Using the listing below, report all lines holding the word "rigid".

— Begin Source material —

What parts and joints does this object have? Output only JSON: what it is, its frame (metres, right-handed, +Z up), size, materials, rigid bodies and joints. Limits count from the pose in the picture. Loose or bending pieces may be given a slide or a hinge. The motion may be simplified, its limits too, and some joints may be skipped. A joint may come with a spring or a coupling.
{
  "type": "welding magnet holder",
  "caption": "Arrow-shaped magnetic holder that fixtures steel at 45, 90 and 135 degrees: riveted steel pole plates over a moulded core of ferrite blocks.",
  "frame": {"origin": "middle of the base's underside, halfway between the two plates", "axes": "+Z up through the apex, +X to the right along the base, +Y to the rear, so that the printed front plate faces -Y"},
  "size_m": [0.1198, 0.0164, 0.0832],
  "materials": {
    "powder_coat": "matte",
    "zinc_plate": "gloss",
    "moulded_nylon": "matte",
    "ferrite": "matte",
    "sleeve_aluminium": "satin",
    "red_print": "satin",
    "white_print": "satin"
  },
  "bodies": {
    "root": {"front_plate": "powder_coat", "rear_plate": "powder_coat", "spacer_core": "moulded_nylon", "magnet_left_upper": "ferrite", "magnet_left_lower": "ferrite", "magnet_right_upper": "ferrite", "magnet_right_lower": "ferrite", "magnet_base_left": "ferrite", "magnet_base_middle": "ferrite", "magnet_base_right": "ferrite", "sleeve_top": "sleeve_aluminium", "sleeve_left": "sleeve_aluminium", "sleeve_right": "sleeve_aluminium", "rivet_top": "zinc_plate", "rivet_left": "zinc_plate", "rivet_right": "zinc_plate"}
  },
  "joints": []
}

— End Source material —
— Begin Source material —

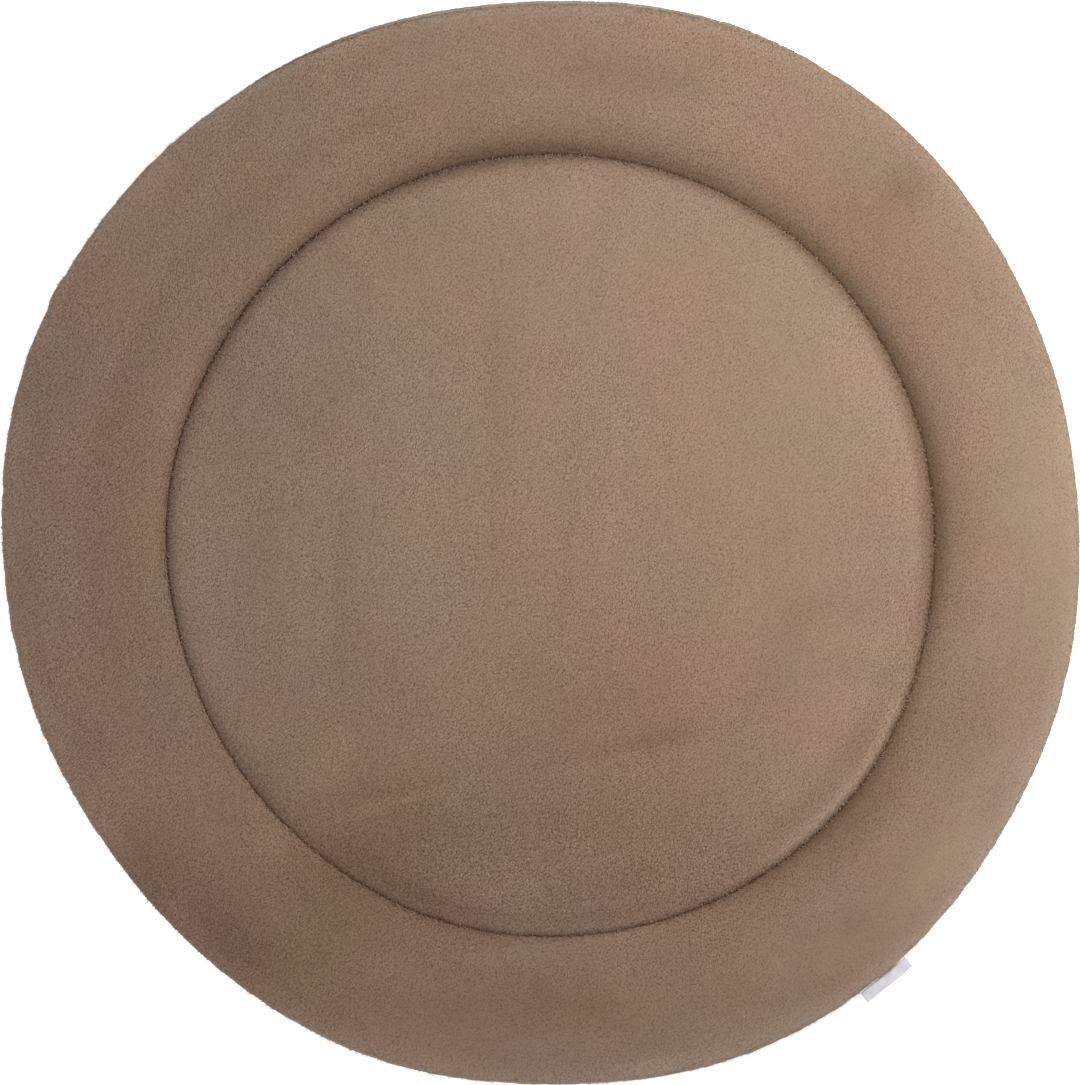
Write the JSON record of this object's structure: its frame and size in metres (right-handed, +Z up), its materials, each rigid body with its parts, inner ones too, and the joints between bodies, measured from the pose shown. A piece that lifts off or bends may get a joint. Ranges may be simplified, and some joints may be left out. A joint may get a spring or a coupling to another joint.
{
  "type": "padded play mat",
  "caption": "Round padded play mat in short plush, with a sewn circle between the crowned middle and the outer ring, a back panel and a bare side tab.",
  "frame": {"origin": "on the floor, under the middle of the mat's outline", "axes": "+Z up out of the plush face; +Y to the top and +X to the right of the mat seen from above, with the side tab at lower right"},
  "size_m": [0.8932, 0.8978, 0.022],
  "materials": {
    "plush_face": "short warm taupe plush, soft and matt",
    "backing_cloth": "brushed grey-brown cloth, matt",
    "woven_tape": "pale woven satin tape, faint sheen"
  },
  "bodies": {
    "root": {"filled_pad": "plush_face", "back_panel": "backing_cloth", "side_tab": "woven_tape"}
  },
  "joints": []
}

— End Source material —

**The response:**
What parts and joints does this object have? Output only JSON: what it is, its frame (metres, right-handed, +Z up), size, materials, rigid bodies and joints. Limits count from the pose in the picture. Loose or bending pieces may be given a slide or a hinge. The motion may be simplified, its limits too, and some joints may be skipped. A joint may come with a spring or a coupling.
Write the JSON record of this object's structure: its frame and size in metres (right-handed, +Z up), its materials, each rigid body with its parts, inner ones too, and the joints between bodies, measured from the pose shown. A piece that lifts off or bends may get a joint. Ranges may be simplified, and some joints may be left out. A joint may get a spring or a coupling to another joint.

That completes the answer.